Inácio é o homem de perguntas   que faz, que se faz e que faz a Deus

Os Exercícios Espirituais procedem abrindo perguntas em momentos chave: são elas que alimentam a atitude de discípulo: “que fiz? que faço? que devo fazer?” (EE 53). As meditações inacianas, e mais ainda as contemplações, são induzidas constantemente por perguntas: “quem sou? “quê coisa são os homens? que posso ser? quem é Deus? (EE 58-59). Seria interessante coletar nos textos inacianos os verbos que acendem perguntas ou as supões: advertir, observar, maravilhar-se, examinar, buscar, sentir, refletir, inquirir, surpreender-se, eleger. Uns indagam sobre os fins (conteúdos, objetivos) ou sobre os modos (como). Outros abrem ou aceleram o processo de crescimento (para que mais). Algumas perguntas vem induzidas a partir de fora, da história, real ou imaginada, e mantém a pessoa no exercício permanente de “buscar e encontrar a vontade divina na disposição de sua vida para a sua salvação” (EE 01).

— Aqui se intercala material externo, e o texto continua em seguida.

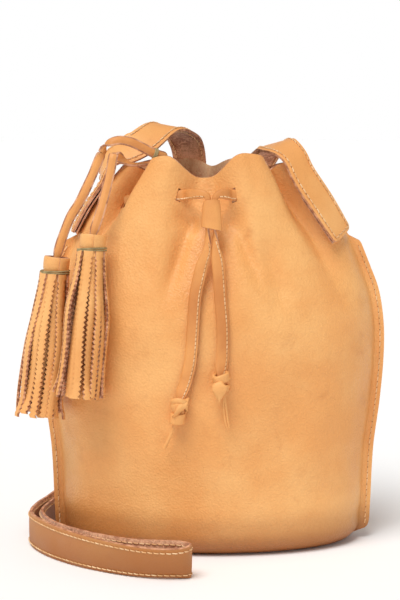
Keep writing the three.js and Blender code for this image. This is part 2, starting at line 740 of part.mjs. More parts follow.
// The fringe is one rolled strip of leather: a plain head, tied, and a skirt of cut strips that opens below.
function makeFringe(top, bottom) {
  const neck = FRINGE_HEAD_RADIUS - TIE_RADIUS;
  const profile = [
    [0, 0],
    [FRINGE_HEAD_RADIUS - CHAMFER, 0],
    [FRINGE_HEAD_RADIUS, CHAMFER],
    [FRINGE_HEAD_RADIUS, TIE_DROP - CHAMFER],
    [neck, TIE_DROP - TIE_RADIUS],
    [neck, TIE_DROP + TIE_RADIUS],
    [FRINGE_HEAD_RADIUS + 0.4, FRINGE_HEAD_HEIGHT],
    [lerp(FRINGE_HEAD_RADIUS, FRINGE_FOOT_RADIUS, 0.55), FRINGE_LENGTH * 0.45],
    [FRINGE_FOOT_RADIUS, FRINGE_LENGTH * 0.85],
    [FRINGE_FOOT_RADIUS, FRINGE_LENGTH],
    [0, FRINGE_LENGTH],
  ];
  return turnedAlong(top, bottom, profile, FRINGE_SEGMENTS);
}

function makeFringeTie(top, bottom) {
  const axis = bottom.clone().sub(top).normalize();
  const u = vector([0, 1, 0]).cross(axis).normalize();
  const v = axis.clone().cross(u);
  const centre = top.clone().addScaledVector(axis, TIE_DROP);
  const radius = FRINGE_HEAD_RADIUS + GAP + TIE_RADIUS;
  return threadAlong(circlePoints(centre, u, v, radius, TIE_POINTS), true, TIE_RADIUS);
}

const LEFT_FRINGE = [vector([-113.5, -37.6, 218.4]), vector([-127.5, -41, 102])];
const RIGHT_FRINGE = [vector([-85.9, -55.3, 236.2]), vector([-95.5, -67.5, 118])];

// ---------- assembly ----------

const bag = new THREE.Group();

function addPart(name, geometry, material) {
  const mesh = new THREE.Mesh(geometry, material);
  mesh.name = name;
  bag.add(mesh);
}

const drawstring = makeDrawstring();
const cutter = toManifold(drawstring.slotCutter);
const frontPanel = toManifold(makePanel(-1)).subtract(cutter);
const backPanel = toManifold(makePanel(1)).subtract(cutter);

addPart('front_panel', fromManifold(frontPanel), leather(HONEY));
addPart('back_panel', fromManifold(backPanel), leather(HONEY));
addPart('base_panel', makeBasePanel(), leather(SHADED_HONEY));
addPart('base_seam_thread', makeBaseSeamThread(), thread(CREAM_THREAD));
addPart('left_seam_thread', makeSideSeamThread(-1), thread(CREAM_THREAD));
addPart('right_seam_thread', makeSideSeamThread(1), thread(CREAM_THREAD));

const strap = flatStrip(strapRoute, 0, 1, STRAP_STEPS, STRAP_WIDTH, STRAP_THICKNESS);
addPart('shoulder_strap', strap, leather(HONEY));
for (const isLeft of [true, false]) {
  const side = isLeft ? 'left' : 'right';
  addPart(`${side}_strap_backing`, makeStrapBacking(isLeft), leather(RAW_EDGE));
  addPart(`${side}_strap_thread`, makeStrapThread(isLeft), thread(CREAM_THREAD));
}

addPart('drawstring', drawstring.solid, leather(SHADED_HONEY));
addPart('cord_keeper', makeKeeper(), leather(HONEY));
addPart('left_cord_end', makeCordEnd(LEFT_END), leather(SHADED_HONEY));
addPart('right_cord_end', makeCordEnd(RIGHT_END), leather(SHADED_HONEY));
addPart('left_knot', makeKnot(LEFT_KNOT), leather(SHADED_HONEY));
addPart('right_knot', makeKnot(RIGHT_KNOT), leather(SHADED_HONEY));

addPart('tassel_loop', makeTasselLoop(), leather(HONEY));
addPart('loop_binding', makeLoopBinding(), thread(OLIVE_THREAD));
const TASSELS = [
  { side: 'left', cord: LEFT_TASSEL_CORD, fringe: LEFT_FRINGE },
  { side: 'right', cord: RIGHT_TASSEL_CORD, fringe: RIGHT_FRINGE },
];
for (const { side, cord, fringe } of TASSELS) {
  addPart(`${side}_tassel_cord`, makeTasselCord(cord), leather(HONEY));
  addPart(`${side}_tassel_fringe`, makeFringe(...fringe), leather(HONEY));
  addPart(`${side}_tassel_tie`, makeFringeTie(...fringe), thread(OLIVE_THREAD));
}

export default bag;
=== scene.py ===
"""Looks of a drawstring bucket bag in natural leather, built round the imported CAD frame.

Shape values are in millimetres, in the CAD's own frame, and become metres in one place, make_object().
"""

import math

import bpy
import numpy as np
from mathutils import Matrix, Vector


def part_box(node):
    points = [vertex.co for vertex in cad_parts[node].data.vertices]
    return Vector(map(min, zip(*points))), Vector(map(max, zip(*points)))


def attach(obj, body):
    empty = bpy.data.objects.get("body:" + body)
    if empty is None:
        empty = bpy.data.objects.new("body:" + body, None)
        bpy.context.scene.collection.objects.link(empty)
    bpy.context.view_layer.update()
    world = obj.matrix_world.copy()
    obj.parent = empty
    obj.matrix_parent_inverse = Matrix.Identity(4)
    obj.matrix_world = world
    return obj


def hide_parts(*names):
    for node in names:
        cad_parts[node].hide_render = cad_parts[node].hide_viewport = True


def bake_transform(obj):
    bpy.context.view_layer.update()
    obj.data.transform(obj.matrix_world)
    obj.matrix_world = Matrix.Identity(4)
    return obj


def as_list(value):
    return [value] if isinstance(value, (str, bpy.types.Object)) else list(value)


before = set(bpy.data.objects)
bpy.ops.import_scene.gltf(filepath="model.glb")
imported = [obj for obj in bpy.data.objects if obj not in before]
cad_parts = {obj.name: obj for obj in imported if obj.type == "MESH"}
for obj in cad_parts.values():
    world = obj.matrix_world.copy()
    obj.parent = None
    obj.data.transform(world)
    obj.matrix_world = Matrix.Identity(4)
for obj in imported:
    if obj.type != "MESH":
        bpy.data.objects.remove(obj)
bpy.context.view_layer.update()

MM = 0.001


def box_mm(node):
    """Lowest and highest corner of a CAD node, in millimetres."""
    low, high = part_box(node)
    return np.array(low) / MM, np.array(high) / MM


# ---------- camera ----------

CAMERA_AIM = Vector((-0.0094, 0.0, 0.182))
CAMERA_DISTANCE = 1.35
CAMERA_PITCH = math.radians(7)
CAMERA_LENS = 108
SENSOR_WIDTH = 36               # along the picture's long side


def make_camera():
    data = bpy.data.cameras.new("camera")
    data.lens = CAMERA_LENS
    data.sensor_width = SENSOR_WIDTH
    camera = bpy.data.objects.new("camera", data)
    back = Vector((0, -math.cos(CAMERA_PITCH), math.sin(CAMERA_PITCH)))
    camera.location = CAMERA_AIM + back * CAMERA_DISTANCE
    camera.rotation_euler = (math.pi / 2 - CAMERA_PITCH, 0, 0)
    bpy.context.collection.objects.link(camera)
    bpy.context.scene.camera = camera


# ---------- shape helpers ----------

def smooth(low, high, x):
    t = np.clip((np.asarray(x, float) - low) / (high - low), 0, 1)
    return t * t * (3 - 2 * t)


def mix(a, b, share):
    return a + (b - a) * share


def unit(vectors):
    return vectors / np.maximum(np.linalg.norm(vectors, axis=-1, keepdims=True), 1e-9)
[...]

No que se refere aos Exercícios Espirituais, vale a pena recordar a sagaz percepção de Roland Barthes quando afirma que se trata do “livro da pergunta”, não da resposta. Com efeito, a mistagogia inaciana dos EE nunca se antecipa a oferecer soluções aos problemas pessoais, senão que ajuda a descobrir as verdadeiras perguntas que se encontram no coração do/a exercitante, que são aquelas que o mesmo Espírito lhe suscita.

Mais vale viver com uma pergunta  honesta,
que com uma resposta  muito rápida e falta.